Postby atan » Thu Dec 21, 2023 3:10 pm

Hi all,

I am conducing an unlabelled experiment with two alternatives, 8 attributes (A-H) and 2-4 levels per attribute. These are all categorical variables that I have dummy coded. I also have a scenario with interaction terms associated with different attribute levels. I have conducted my pilot study and used STATA18 to conducted a conditional logit regression..

Code: Select all
design

;alts = service1* , service2*
;rows = 60
;block = 6
;alg = mfederov (candidates = PP Candidate set V5_Nov 2023.csv)
;eff = (mnl,d,mean)
;bdraws = gauss(2)

;require:
service1.I = service2.I                                           

;model:
U(service1) = b1.dummy[1.12|0.93|0.58] * A[3,2,1,0]
            + i1[-0.99] * A.dummy[3] * I[1,0]                                         
            + i2[-0.72]  * A.dummy[2] * I[1,0]                 
            + i3[(n,-0.91,0.37)]  * A.dummy[1] * I[1,0]
           
            + b2.dummy[0.42|0.598] * B[2,1,0]
            + i4[-0.08] * B.dummy[2] * I[1,0]
            + i5[0.03] * B.dummy[1] * I[1,0]

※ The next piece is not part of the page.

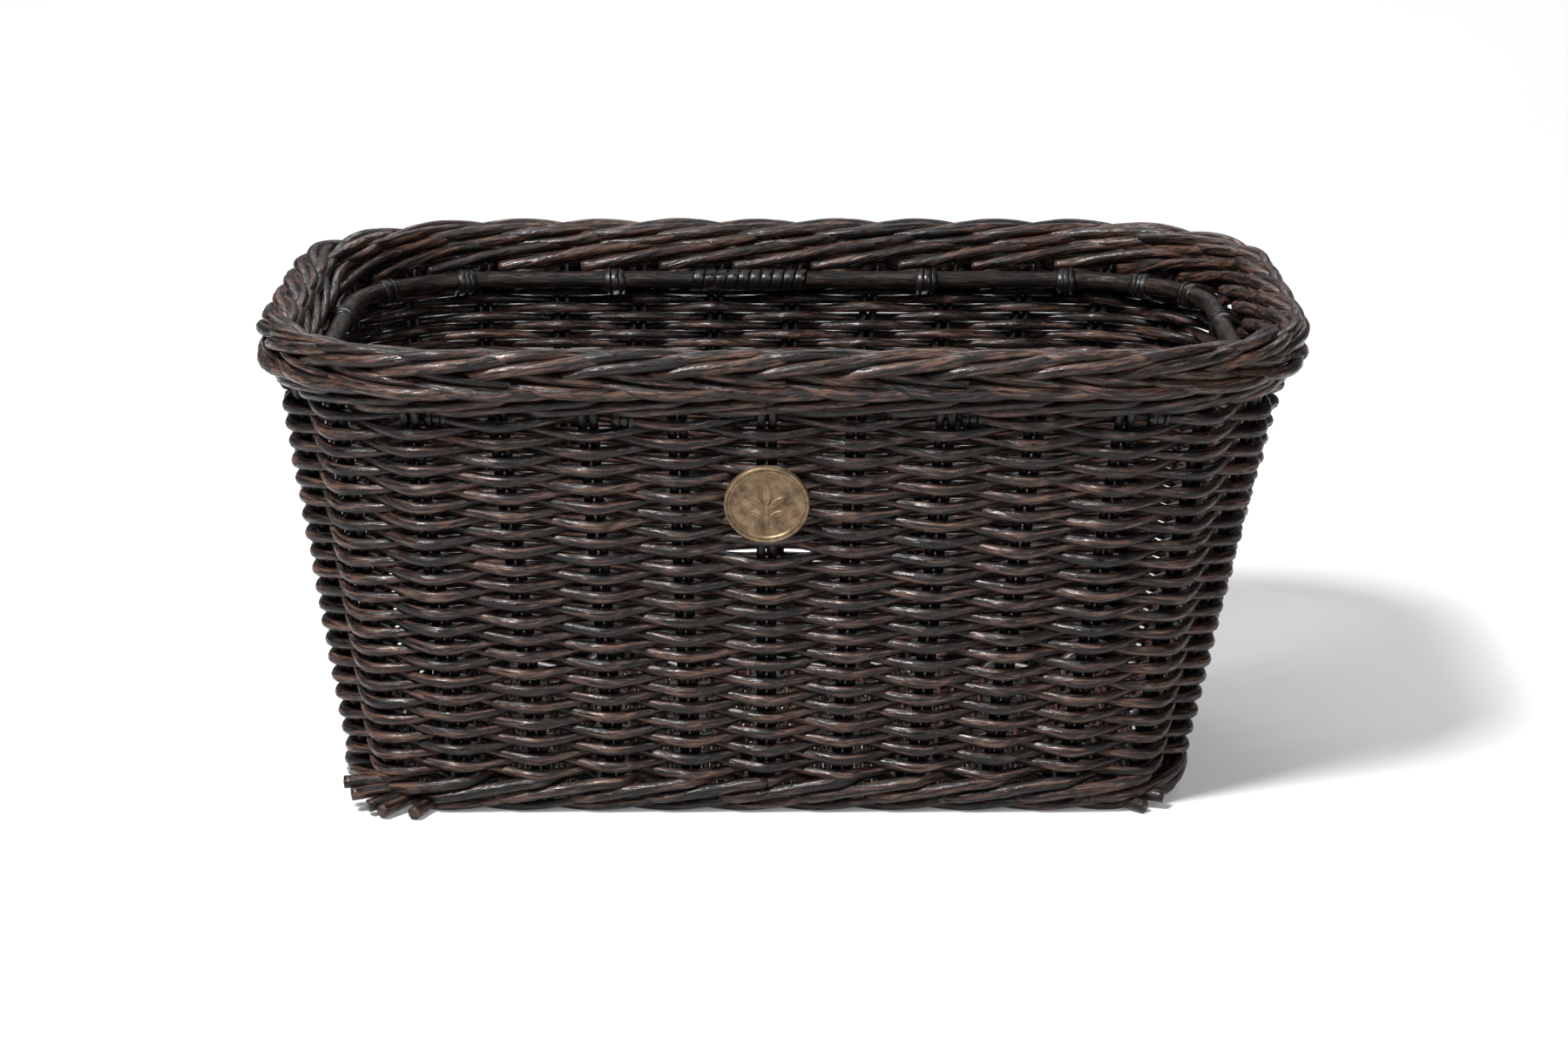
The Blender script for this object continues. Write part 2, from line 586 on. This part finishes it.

            + b3.dummy[(n,-0.008,0.2376)] * C[1,0]

            + b4.dummy[1.03|0.88] * D[2,1,0]           
            + i6[-1.07] * D.dummy[2] * I[1,0]                           
            + i7[-0.74] * D.dummy[1] * I[1,0]

            + b5.dummy[0.00035|(n,0.16,0.34)] * E[2,1,0]

            + b6.dummy[0.19|(n,-0.89,0.58)|(n,-0.59,0.57)] * F[3,2,1,0]
            + i8[(n,0.24,0.56)] * F.dummy[3] *I[1,0]
            + i9[1.65]  * F.dummy[2] *I[1,0]
            + i10[(n,0.46,0.72)]  * F.dummy[1] *I[1,0]
 
            + b7.dummy[0.97|0.74|1.18] * G[3,2,1,0]
            + i11[-0.43] * G.dummy[3] * I[1,0]
            + i12[0.39]  * G.dummy[2] * I[1,0]
            + i13[(n,-0.16,0.81)] * G.dummy[1] * I[1,0]

            + b8.dummy[0.67|0.41|(n,0.21,0.34)] * H[3,2,1,0]
/
U(service2) = b1  * A
            + i1  * A.dummy[3] * I
            + i2  * A.dummy[2] * I
            + i3  * A.dummy[1] * I
            + b2  * B
            + i4  * B.dummy[2] * I
            + i5  * B.dummy[1] * I
            + b3  * C
            + b4  * D
            + i6  * D.dummy[2] * I
            + i7  * D.dummy[1] * I 
            + b5  * E
            + b6  * F
            + i8 * F.dummy[3] * I
            + i9 * F.dummy[2] * I
            + i10 * F.dummy[1] * I
            + b7  * G
            + i11 * G.dummy[3] * I
            + i12 * G.dummy[2] * I
            + i13 * G.dummy[1] * I
            + b8  * H
$


I want to conduct a Bayesian efficient design for the main survey, however less than half of my co-efficients are statistically signifcant.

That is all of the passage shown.